Kıssadan Hisse: Koyun!

Devlet büyüğü açılışa gitmiş. Şerefine koyun kesecekler. Devlet büyüğü kıyamamış ve ahaliye dönmüş;

-Koyunu kesmeyin bana hediye edin...

Ahali duruma anlam verememiş ve koyunu devlet büyüğüne hediye etmişler...

Devlet büyüğü yanındaki danışmanına dönmüş ve;

-Koyunu devlet envanterine kayıt edip kadroya alın...

Diye emir vermiş... Bir zaman sonra danışman devlet büyüğüne gelmiş ve;

-Efendim şimdi biz bu koyunu kadroya aldık ama buna birde çoban lazım, demiş...

Devlet büyüğü;

-Tamam kadroya bir çoban bulun ve alın, demiş.

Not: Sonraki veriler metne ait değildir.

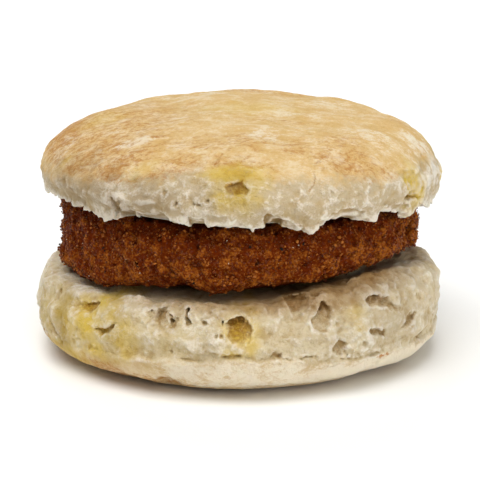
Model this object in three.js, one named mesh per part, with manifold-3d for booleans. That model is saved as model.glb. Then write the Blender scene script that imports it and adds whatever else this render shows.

Çoban alınmış ve bir müddet sonra danışman yine devlet büyüğüne gelmiş ve;

-Edendim hani koyuna çoban almıştık ya yanına bir de girdisi, çıktısı bir muhasebeci gerekiyor... demiş, devlet büyüğü de onu da bulun kadroya alın, demiş.

Ardından kısım amiri, mutemet, veteriner, Lojistik müdürü derken koyunun bakım kadrosu 25 kişiye kadar ulaşmış...

Tabi bir müddet sonra bu kısmın giderleri çok yüksek giderlere tırmanınca tasarruf yapmak gerekmiş. Devlet büyüğü, danışmanını çağırmış ve;

-Ekonomi kötü, devlet tasarrufa gidiyor bu sebeple koyun kadrosunda bir kişi çıkarmamız gerekiyor, onu belirleyin ve çıkış evraklarını bana yollayın, diye emir vermiş..

Danışman ekibi toplamış ve uzun toplantılar sonuncu evrakları hazırlayıp Devlet büyüğünün yanına gitmiş ve;

-Efendim kadroda tasarrufa gitmeye yönelik emrettiğiniz gibi bir işten çıkarmayı belirledik...

Devlet büyüğü sormuş; Kimdir o?

Danışman kendinden emin bir şekilde;

-Efendim 25 kişinin içinde herkes bize lazım sadece koyun gereksiz, bizde koyunu işten çıkardık...

Hisse: Devlet bir koyuna bakmak için 25 kişilik kadro kurar, tasarruf yapmak için koyunu işten çıkartır, kadro kalır!